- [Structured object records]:
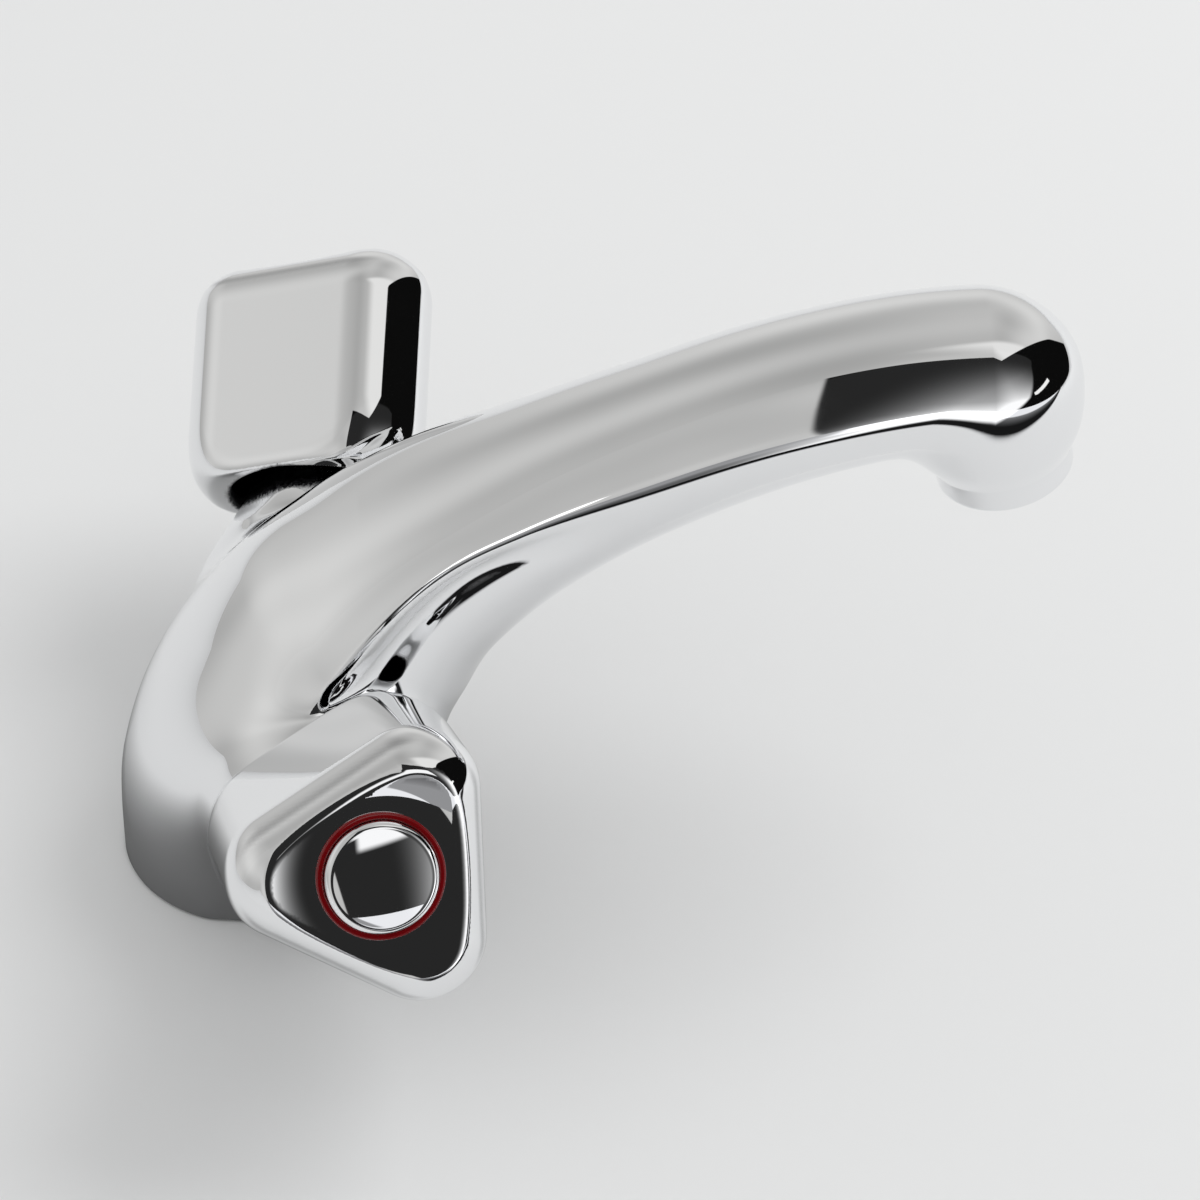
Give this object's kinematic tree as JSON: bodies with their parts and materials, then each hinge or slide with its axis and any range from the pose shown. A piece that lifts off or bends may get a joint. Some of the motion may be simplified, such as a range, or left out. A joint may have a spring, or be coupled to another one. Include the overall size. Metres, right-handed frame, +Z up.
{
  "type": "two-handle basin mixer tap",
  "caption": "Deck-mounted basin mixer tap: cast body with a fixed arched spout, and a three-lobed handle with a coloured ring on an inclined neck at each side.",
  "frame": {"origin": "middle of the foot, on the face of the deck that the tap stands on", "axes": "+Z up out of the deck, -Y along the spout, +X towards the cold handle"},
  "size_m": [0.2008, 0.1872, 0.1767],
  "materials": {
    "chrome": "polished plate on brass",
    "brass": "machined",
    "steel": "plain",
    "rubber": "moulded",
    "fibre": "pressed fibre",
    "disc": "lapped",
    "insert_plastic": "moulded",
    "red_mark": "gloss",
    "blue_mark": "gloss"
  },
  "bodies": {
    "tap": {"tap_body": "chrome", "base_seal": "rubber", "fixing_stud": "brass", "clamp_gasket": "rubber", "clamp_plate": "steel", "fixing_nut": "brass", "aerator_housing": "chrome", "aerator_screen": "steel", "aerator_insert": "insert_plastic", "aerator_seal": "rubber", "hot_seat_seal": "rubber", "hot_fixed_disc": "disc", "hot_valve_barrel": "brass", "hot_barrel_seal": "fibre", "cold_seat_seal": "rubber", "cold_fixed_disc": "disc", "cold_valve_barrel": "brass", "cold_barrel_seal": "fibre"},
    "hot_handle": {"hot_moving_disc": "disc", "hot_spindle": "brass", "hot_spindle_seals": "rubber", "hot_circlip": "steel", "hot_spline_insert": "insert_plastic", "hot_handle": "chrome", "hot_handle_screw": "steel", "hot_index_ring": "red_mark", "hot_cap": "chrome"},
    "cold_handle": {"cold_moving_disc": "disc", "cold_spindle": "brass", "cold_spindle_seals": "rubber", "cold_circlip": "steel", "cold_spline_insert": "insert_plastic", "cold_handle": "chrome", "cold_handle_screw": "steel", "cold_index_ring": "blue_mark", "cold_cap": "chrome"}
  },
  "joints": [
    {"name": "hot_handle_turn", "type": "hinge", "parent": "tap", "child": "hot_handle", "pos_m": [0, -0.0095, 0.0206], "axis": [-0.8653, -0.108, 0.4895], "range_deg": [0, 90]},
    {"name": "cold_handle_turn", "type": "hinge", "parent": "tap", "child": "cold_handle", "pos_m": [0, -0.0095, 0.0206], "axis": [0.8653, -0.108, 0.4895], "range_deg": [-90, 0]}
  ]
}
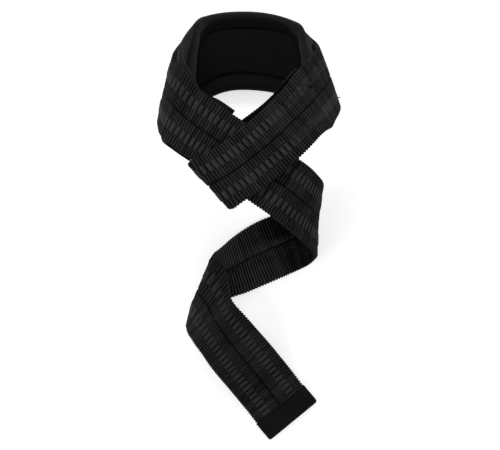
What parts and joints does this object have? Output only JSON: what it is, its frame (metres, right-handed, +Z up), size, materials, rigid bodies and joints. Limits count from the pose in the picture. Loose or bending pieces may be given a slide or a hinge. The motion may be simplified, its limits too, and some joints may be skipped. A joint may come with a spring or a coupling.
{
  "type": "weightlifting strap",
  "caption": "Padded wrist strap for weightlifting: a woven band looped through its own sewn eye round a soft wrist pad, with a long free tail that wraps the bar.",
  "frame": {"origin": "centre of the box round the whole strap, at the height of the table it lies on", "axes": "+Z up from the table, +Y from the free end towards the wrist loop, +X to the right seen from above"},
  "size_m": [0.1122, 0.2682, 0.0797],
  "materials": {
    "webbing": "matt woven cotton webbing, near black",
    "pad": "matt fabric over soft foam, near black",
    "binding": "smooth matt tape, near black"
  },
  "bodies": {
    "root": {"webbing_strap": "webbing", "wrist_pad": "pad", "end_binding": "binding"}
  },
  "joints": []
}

- [Exercise description]:
Collect the lines of the data that carry the word "each".

- [The result]:
Give this object's kinematic tree as JSON: bodies with their parts and materials, then each hinge or slide with its axis and any range from the pose shown. A piece that lifts off or bends may get a joint. Some of the motion may be simplified, such as a range, or left out. A joint may have a spring, or be coupled to another one. Include the overall size. Metres, right-handed frame, +Z up.
  "caption": "Deck-mounted basin mixer tap: cast body with a fixed arched spout, and a three-lobed handle with a coloured ring on an inclined neck at each side.",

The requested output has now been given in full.